The study reveals how inequality of access can disadvantage those who are low income and non-white. In April, the U.S. Treasury Department stated its intention to send stimulus payments to people with the lowest adjusted gross income first. The plan would make it a priority to send checks to people with incomes $10,000 or under first, then work up to higher incomes.
In actuality, it didn’t pan out this way for several possible reasons. For one, people with the lowest incomes are more likely to be people who don’t have to file tax returns. Among people who were likely eligible for the stimulus, 38% didn’t file a tax return in the last two years and weren’t receiving Social Security benefits, which meant that the IRS probably didn’t have information on them. But among people whose incomes were right at or below the federal poverty level, 47% didn’t file a tax return or receive Social Security. The study says that a lack of internet access could have also affected whether people in these groups could log onto the IRS portal to submit the necessary information.
As income level goes down, fewer people have bank accounts where the stimulus could have been deposited, and direct deposits were sent much more quickly than paper checks. “Less than half (45.4 percent) of nonrecipients living in poverty had bank accounts,” the study reports.
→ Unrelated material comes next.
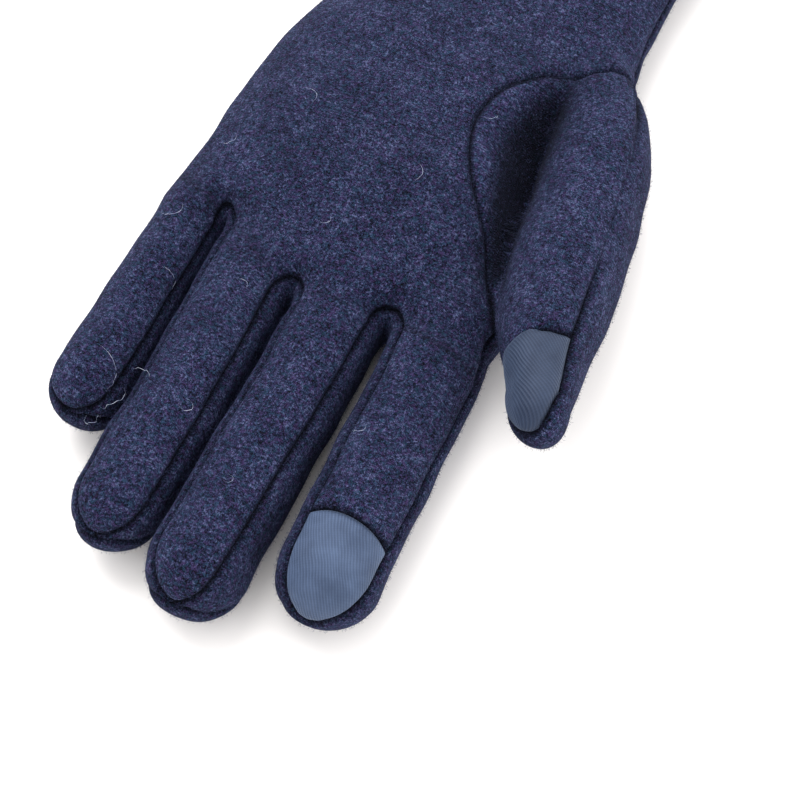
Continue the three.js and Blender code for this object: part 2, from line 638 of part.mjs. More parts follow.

Right now, many Americans are anxiously wondering whether there might be a second direct stimulus payment coming to ease COVID-19 financial burdens — though members of Congress have said they’re working on the next proposal, we don’t know if it will be another $1,200 and whether the eligibility requirements will be the same. But the haphazard rollout of the first one shows the need for a more reliable way of quickly getting the next stimulus payments to the most vulnerable Americans first.